Task directions
Copy down all of the data underneath, exactly as shown.

Data excerpt
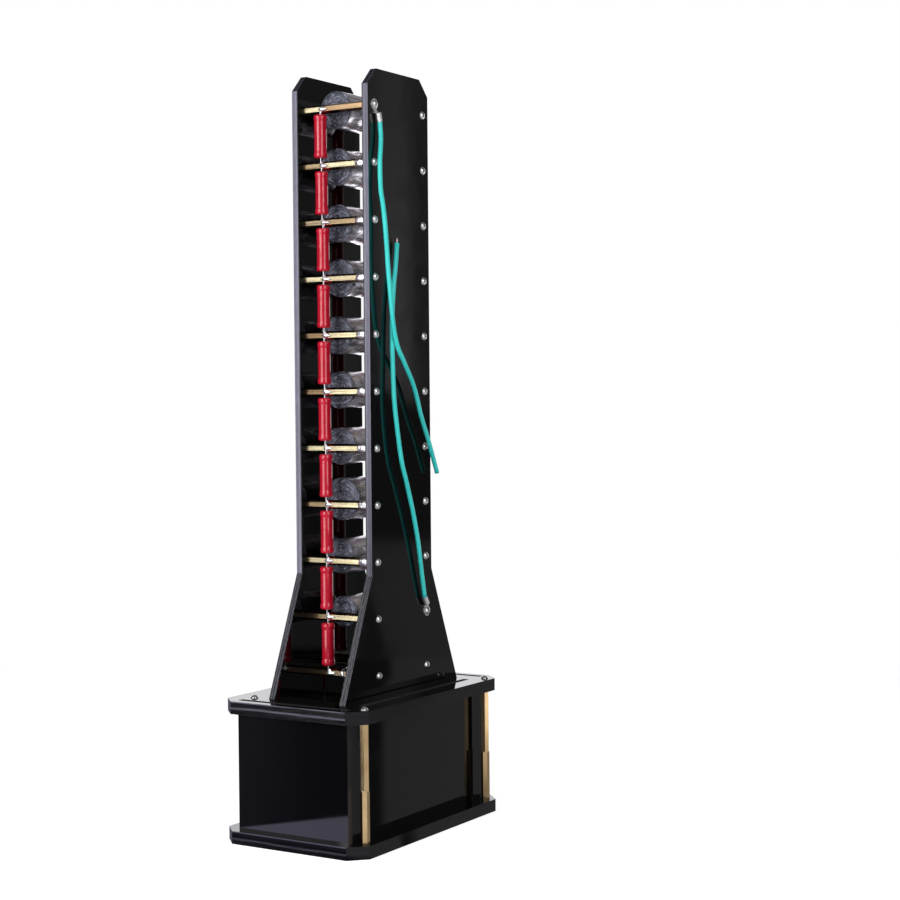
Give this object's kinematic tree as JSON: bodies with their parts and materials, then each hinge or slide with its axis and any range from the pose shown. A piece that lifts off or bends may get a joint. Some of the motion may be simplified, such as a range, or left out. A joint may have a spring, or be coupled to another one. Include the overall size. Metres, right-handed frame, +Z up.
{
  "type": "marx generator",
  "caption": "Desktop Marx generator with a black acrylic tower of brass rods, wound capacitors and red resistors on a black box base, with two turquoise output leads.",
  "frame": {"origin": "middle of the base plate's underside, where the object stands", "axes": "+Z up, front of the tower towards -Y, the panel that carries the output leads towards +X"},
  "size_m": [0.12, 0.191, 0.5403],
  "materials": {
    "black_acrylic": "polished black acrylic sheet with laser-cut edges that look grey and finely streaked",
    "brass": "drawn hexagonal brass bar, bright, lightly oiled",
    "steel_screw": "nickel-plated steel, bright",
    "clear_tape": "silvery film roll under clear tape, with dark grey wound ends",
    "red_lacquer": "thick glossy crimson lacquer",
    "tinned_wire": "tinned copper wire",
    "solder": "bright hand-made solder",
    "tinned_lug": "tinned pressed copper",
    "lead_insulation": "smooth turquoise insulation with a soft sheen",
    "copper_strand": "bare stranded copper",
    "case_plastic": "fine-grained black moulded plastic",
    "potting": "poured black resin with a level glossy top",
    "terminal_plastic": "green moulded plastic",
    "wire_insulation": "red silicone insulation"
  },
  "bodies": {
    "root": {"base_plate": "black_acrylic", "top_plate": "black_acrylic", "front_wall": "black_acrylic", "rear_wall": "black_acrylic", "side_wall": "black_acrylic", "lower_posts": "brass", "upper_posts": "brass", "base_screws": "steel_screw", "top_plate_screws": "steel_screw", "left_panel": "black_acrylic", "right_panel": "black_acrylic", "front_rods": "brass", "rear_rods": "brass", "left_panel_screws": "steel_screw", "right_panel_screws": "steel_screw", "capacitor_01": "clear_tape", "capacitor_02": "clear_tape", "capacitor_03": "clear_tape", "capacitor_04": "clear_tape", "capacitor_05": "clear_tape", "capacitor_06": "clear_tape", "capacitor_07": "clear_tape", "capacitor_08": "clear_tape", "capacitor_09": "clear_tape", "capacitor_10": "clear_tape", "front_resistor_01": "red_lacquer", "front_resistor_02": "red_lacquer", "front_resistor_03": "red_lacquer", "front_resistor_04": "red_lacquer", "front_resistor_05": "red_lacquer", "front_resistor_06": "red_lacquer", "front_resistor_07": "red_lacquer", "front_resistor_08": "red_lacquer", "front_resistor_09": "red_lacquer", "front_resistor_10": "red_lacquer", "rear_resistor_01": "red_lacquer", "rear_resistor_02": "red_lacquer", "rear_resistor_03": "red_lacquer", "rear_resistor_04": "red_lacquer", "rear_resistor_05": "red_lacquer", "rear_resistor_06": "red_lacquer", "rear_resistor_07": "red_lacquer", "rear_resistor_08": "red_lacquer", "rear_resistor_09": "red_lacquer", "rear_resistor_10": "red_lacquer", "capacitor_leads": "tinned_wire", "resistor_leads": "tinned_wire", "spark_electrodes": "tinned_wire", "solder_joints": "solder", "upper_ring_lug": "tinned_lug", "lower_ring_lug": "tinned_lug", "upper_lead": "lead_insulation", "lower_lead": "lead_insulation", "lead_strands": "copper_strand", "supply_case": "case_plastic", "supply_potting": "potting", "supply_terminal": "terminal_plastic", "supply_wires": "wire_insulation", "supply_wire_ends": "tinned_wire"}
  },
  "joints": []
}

Task output
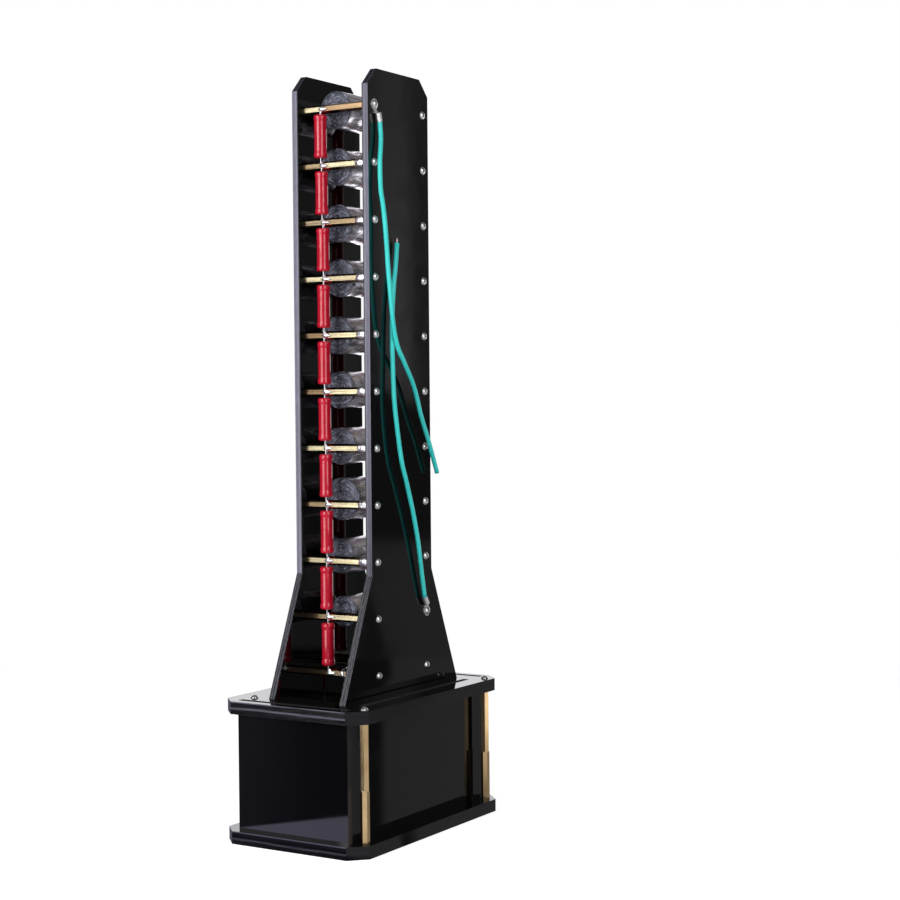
Give this object's kinematic tree as JSON: bodies with their parts and materials, then each hinge or slide with its axis and any range from the pose shown. A piece that lifts off or bends may get a joint. Some of the motion may be simplified, such as a range, or left out. A joint may have a spring, or be coupled to another one. Include the overall size. Metres, right-handed frame, +Z up.
{
  "type": "marx generator",
  "caption": "Desktop Marx generator with a black acrylic tower of brass rods, wound capacitors and red resistors on a black box base, with two turquoise output leads.",
  "frame": {"origin": "middle of the base plate's underside, where the object stands", "axes": "+Z up, front of the tower towards -Y, the panel that carries the output leads towards +X"},
  "size_m": [0.12, 0.191, 0.5403],
  "materials": {
    "black_acrylic": "polished black acrylic sheet with laser-cut edges that look grey and finely streaked",
    "brass": "drawn hexagonal brass bar, bright, lightly oiled",
    "steel_screw": "nickel-plated steel, bright",
    "clear_tape": "silvery film roll under clear tape, with dark grey wound ends",
    "red_lacquer": "thick glossy crimson lacquer",
    "tinned_wire": "tinned copper wire",
    "solder": "bright hand-made solder",
    "tinned_lug": "tinned pressed copper",
    "lead_insulation": "smooth turquoise insulation with a soft sheen",
    "copper_strand": "bare stranded copper",
    "case_plastic": "fine-grained black moulded plastic",
    "potting": "poured black resin with a level glossy top",
    "terminal_plastic": "green moulded plastic",
    "wire_insulation": "red silicone insulation"
  },
  "bodies": {
    "root": {"base_plate": "black_acrylic", "top_plate": "black_acrylic", "front_wall": "black_acrylic", "rear_wall": "black_acrylic", "side_wall": "black_acrylic", "lower_posts": "brass", "upper_posts": "brass", "base_screws": "steel_screw", "top_plate_screws": "steel_screw", "left_panel": "black_acrylic", "right_panel": "black_acrylic", "front_rods": "brass", "rear_rods": "brass", "left_panel_screws": "steel_screw", "right_panel_screws": "steel_screw", "capacitor_01": "clear_tape", "capacitor_02": "clear_tape", "capacitor_03": "clear_tape", "capacitor_04": "clear_tape", "capacitor_05": "clear_tape", "capacitor_06": "clear_tape", "capacitor_07": "clear_tape", "capacitor_08": "clear_tape", "capacitor_09": "clear_tape", "capacitor_10": "clear_tape", "front_resistor_01": "red_lacquer", "front_resistor_02": "red_lacquer", "front_resistor_03": "red_lacquer", "front_resistor_04": "red_lacquer", "front_resistor_05": "red_lacquer", "front_resistor_06": "red_lacquer", "front_resistor_07": "red_lacquer", "front_resistor_08": "red_lacquer", "front_resistor_09": "red_lacquer", "front_resistor_10": "red_lacquer", "rear_resistor_01": "red_lacquer", "rear_resistor_02": "red_lacquer", "rear_resistor_03": "red_lacquer", "rear_resistor_04": "red_lacquer", "rear_resistor_05": "red_lacquer", "rear_resistor_06": "red_lacquer", "rear_resistor_07": "red_lacquer", "rear_resistor_08": "red_lacquer", "rear_resistor_09": "red_lacquer", "rear_resistor_10": "red_lacquer", "capacitor_leads": "tinned_wire", "resistor_leads": "tinned_wire", "spark_electrodes": "tinned_wire", "solder_joints": "solder", "upper_ring_lug": "tinned_lug", "lower_ring_lug": "tinned_lug", "upper_lead": "lead_insulation", "lower_lead": "lead_insulation", "lead_strands": "copper_strand", "supply_case": "case_plastic", "supply_potting": "potting", "supply_terminal": "terminal_plastic", "supply_wires": "wire_insulation", "supply_wire_ends": "tinned_wire"}
  },
  "joints": []
}